Even if you don’t subscribe to this particular narrative, the point is that choices come with consequences. If there is no free will, if we are indeed automatons of sorts, then to what extent are we really choosing when we think we are? And if we are not choosing, what or who is? And if we are not choosing, why do we have this notion or feeling that we are?

A clockwork universe

Early in the 19th century, the idea that the universe was a giant clockwork mechanism was all the rage (at least for the intellectual elite). The French mathematical physicist, Pierre-Simon Laplace, had beautifully refined Newton’s physics to describe, in quantitative detail, the formation of the Solar System and planets and the stability of the planetary orbits around the Sun. They all followed precise quantitative laws that were able to predict when Halley’s comet would return and when and where the next total solar eclipse would occur, among many other astronomical phenomena.

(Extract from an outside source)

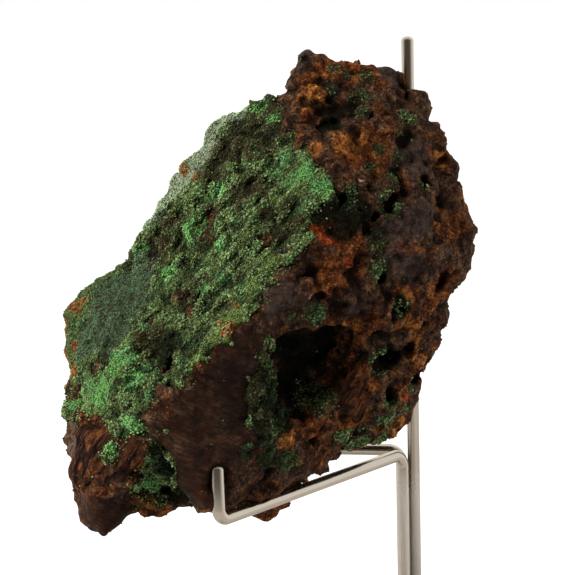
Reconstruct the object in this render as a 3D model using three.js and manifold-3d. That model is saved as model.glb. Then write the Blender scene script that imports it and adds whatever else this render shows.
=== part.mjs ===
// Conichalcite on limonite: a green mineral crust on a rough brown stone, held by a bent-rod stand.
// Millimetres, +Z up. The origin is the centre of the underside of the stand's base. The green face of
// the stone looks towards -Y, and the post of the stand is behind the stone's right end (+X, +Y).

import * as THREE from 'three';
import { ConvexHull } from 'three/addons/math/ConvexHull.js';
import { ImprovedNoise } from 'three/addons/math/ImprovedNoise.js';
import { mergeVertices } from 'three/addons/utils/BufferGeometryUtils.js';
import Module from 'manifold-3d';

const wasm = await Module();
wasm.setup();

// ---- Driving dimensions ---------------------------------------------------------------------------

const GAP = 0.3;                      // clearance between neighbouring pieces

const BASE_DIAMETER = 110;
const BASE_THICKNESS = 6;
const BASE_CHAMFER = 0.8;
const BASE_SEGMENTS = 36;

const ROD_DIAMETER = 3;
const ROD_SIDES = 10;
const ROD_DOME = 1.1;                 // height of the rounded end of a rod
const DOME_FIT = 0.98;                // the dome's share of the rod's radius
const POST_X = 30.2;
const POST_Y = 25;
const POST_TOP = 175.5;
const ARM_HEIGHT = 73.2;              // centre line of both arms above the floor
const ARM_LENGTH = 66.2;
const FRONT_ARM_ANGLE = 48.6;         // degrees from -X towards -Y
const BACK_ARM_ANGLE = -10;           // degrees from -X, so towards +Y
const LEG_ANGLE = 30;                 // each leg touches the post this far round from -X
const LEG_BEND_RADIUS = 3.4;
const TIP_BEND_RADIUS = 2.6;
const TIP_RISE = 12.8;                // top of the upturned tip above the arm's centre line
const BEND_STEPS = 3;                 // sections of a rod in each bend, and in each domed end
const DOME_STEPS = 3;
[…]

Laplace even speculated that if a super-mind had the power to know the positions and velocities of every particle in the universe at the same moment of time, it would be able to predict the future for all eternity — even the fact that I wanted to write about free will today and that you would be reading this. Legend tells that when Laplace gave a copy of his book Celestial Mechanics to Napoleon, the emperor saluted him on his accomplishment but also asked, “Why is there no God in your cosmos?” Laplace replied, “Because I have no need for this hypothesis.” That is the apex of deterministic reasoning and why people thought free will was a goner. Laplace probably knew, I suspect, that it was all hubris. But it was impressive for sure.

Neuroscience and free will

Fortunately, the mind is not a solar system with strict deterministic laws. We have no clue what kinds of laws it follows, apart from very simplistic empirical laws about nerve impulses and their propagation, which already reveal complex nonlinear dynamics. Still, work in neuroscience has prompted a reconsideration of free will, even to the point of questioning our freedom to choose. Many neuroscientists and some philosophers consider free will to be an illusion. Sam Harris, for example, wrote a short book arguing the case.

This shocking conclusion comes from a series of experiments that revealed something quite remarkable: Our brains decide a course of action before we know it. Benjamin Libet’s pioneering experiments in the 1980s using EEG and more recent ones using fMRI or implants directly into neurons found that the motor region responsible for making a motion in response to a question fired up seven seconds before the subject was aware of it. The brain seems to be deciding before the mind knows about it. But is it really?

The experiment has been debunked, which actually is far from surprising. But what was surprising was the huge amount of noise that the claims against free will emerging from this type of experiment generated. To base the hefty issue of free will on experiments that measure neuronal activity when people move fingers to push a button should hardly count as decisive. Most of the choices we make in life are complex, multi-layered decisions that often take a long time.

Be thankful for free will

This should be a relief to most people, for many reasons. First, we are definitely not automatons without choice. Second, we actually do need to take responsibility for our actions, from wasting water in a long shower to shooting someone dead. There is no cosmic machinery making us do stuff, one way or the other. This means that we must face up to the way we live our lives and how we relate to each other and to the planet, knowing that our choices do have consequences that go beyond our small bubble of being.